# START OF EXERCISE INPUT

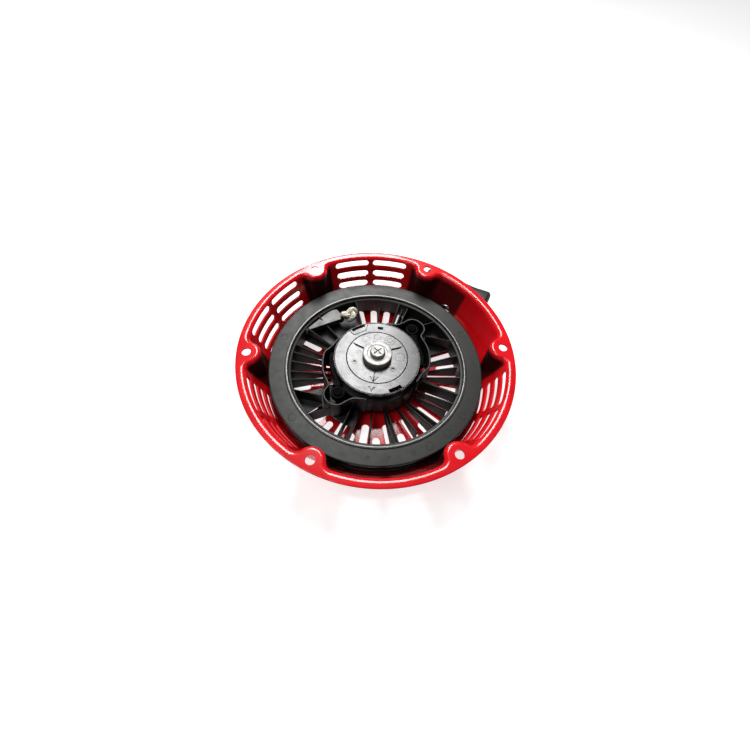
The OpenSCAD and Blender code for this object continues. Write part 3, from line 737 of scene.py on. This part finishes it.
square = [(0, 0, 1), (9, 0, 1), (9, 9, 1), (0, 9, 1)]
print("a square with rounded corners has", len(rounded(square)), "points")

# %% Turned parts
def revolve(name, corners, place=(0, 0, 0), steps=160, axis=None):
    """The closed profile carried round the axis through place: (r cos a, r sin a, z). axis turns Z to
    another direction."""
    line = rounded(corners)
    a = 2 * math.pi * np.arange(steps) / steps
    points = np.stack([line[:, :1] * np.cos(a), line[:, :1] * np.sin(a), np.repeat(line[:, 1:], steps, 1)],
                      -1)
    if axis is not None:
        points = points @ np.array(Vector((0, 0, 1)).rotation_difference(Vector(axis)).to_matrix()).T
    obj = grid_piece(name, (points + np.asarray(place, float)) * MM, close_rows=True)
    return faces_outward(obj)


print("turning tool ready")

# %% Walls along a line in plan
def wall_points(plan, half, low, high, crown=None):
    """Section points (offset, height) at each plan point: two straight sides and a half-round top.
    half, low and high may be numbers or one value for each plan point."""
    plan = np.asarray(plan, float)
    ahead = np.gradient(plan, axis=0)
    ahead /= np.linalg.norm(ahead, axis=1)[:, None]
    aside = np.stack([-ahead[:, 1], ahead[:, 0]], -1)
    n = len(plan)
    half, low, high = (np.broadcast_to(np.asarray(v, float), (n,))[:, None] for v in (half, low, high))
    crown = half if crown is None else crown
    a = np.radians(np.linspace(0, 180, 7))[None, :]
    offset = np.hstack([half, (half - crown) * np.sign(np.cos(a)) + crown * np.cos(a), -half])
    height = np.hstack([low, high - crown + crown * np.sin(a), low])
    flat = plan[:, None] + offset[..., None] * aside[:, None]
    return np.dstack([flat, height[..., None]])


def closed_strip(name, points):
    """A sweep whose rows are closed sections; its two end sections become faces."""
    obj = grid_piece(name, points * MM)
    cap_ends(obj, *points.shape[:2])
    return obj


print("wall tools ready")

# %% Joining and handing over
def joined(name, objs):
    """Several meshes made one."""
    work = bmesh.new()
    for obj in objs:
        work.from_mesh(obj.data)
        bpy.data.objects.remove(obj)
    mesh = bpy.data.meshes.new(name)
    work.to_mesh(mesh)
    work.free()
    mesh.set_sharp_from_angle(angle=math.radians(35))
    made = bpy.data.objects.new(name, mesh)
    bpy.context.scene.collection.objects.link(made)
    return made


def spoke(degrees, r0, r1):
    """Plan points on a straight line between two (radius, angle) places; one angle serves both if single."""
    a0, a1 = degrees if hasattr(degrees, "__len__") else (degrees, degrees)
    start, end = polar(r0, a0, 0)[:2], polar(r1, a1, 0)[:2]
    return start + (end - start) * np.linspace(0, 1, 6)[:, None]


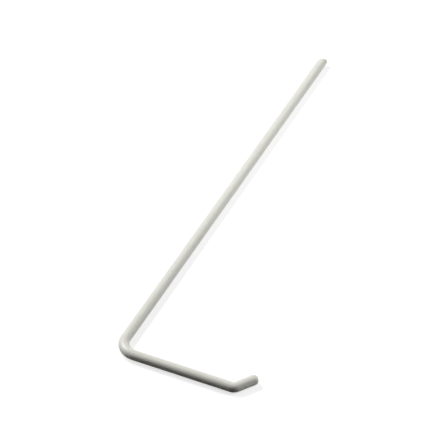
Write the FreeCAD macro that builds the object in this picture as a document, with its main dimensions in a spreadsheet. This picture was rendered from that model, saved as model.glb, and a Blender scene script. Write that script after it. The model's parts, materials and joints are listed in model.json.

# END OF EXERCISE INPUT

Everything from the first line above up to and including the line that contains "square with rounded" should be printed exactly; please print only that.

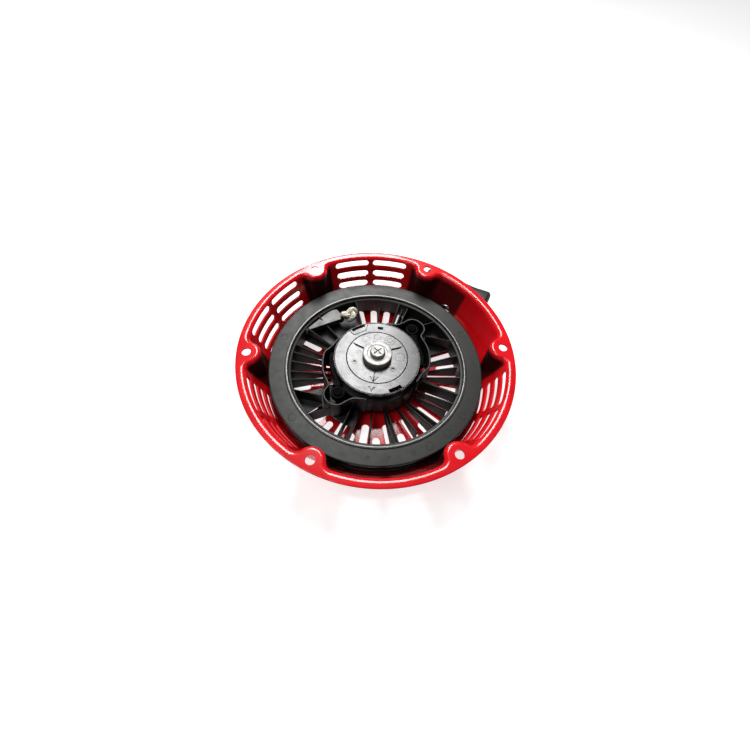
The OpenSCAD and Blender code for this object continues. Write part 3, from line 737 of scene.py on. This part finishes it.
square = [(0, 0, 1), (9, 0, 1), (9, 9, 1), (0, 9, 1)]
print("a square with rounded corners has", len(rounded(square)), "points")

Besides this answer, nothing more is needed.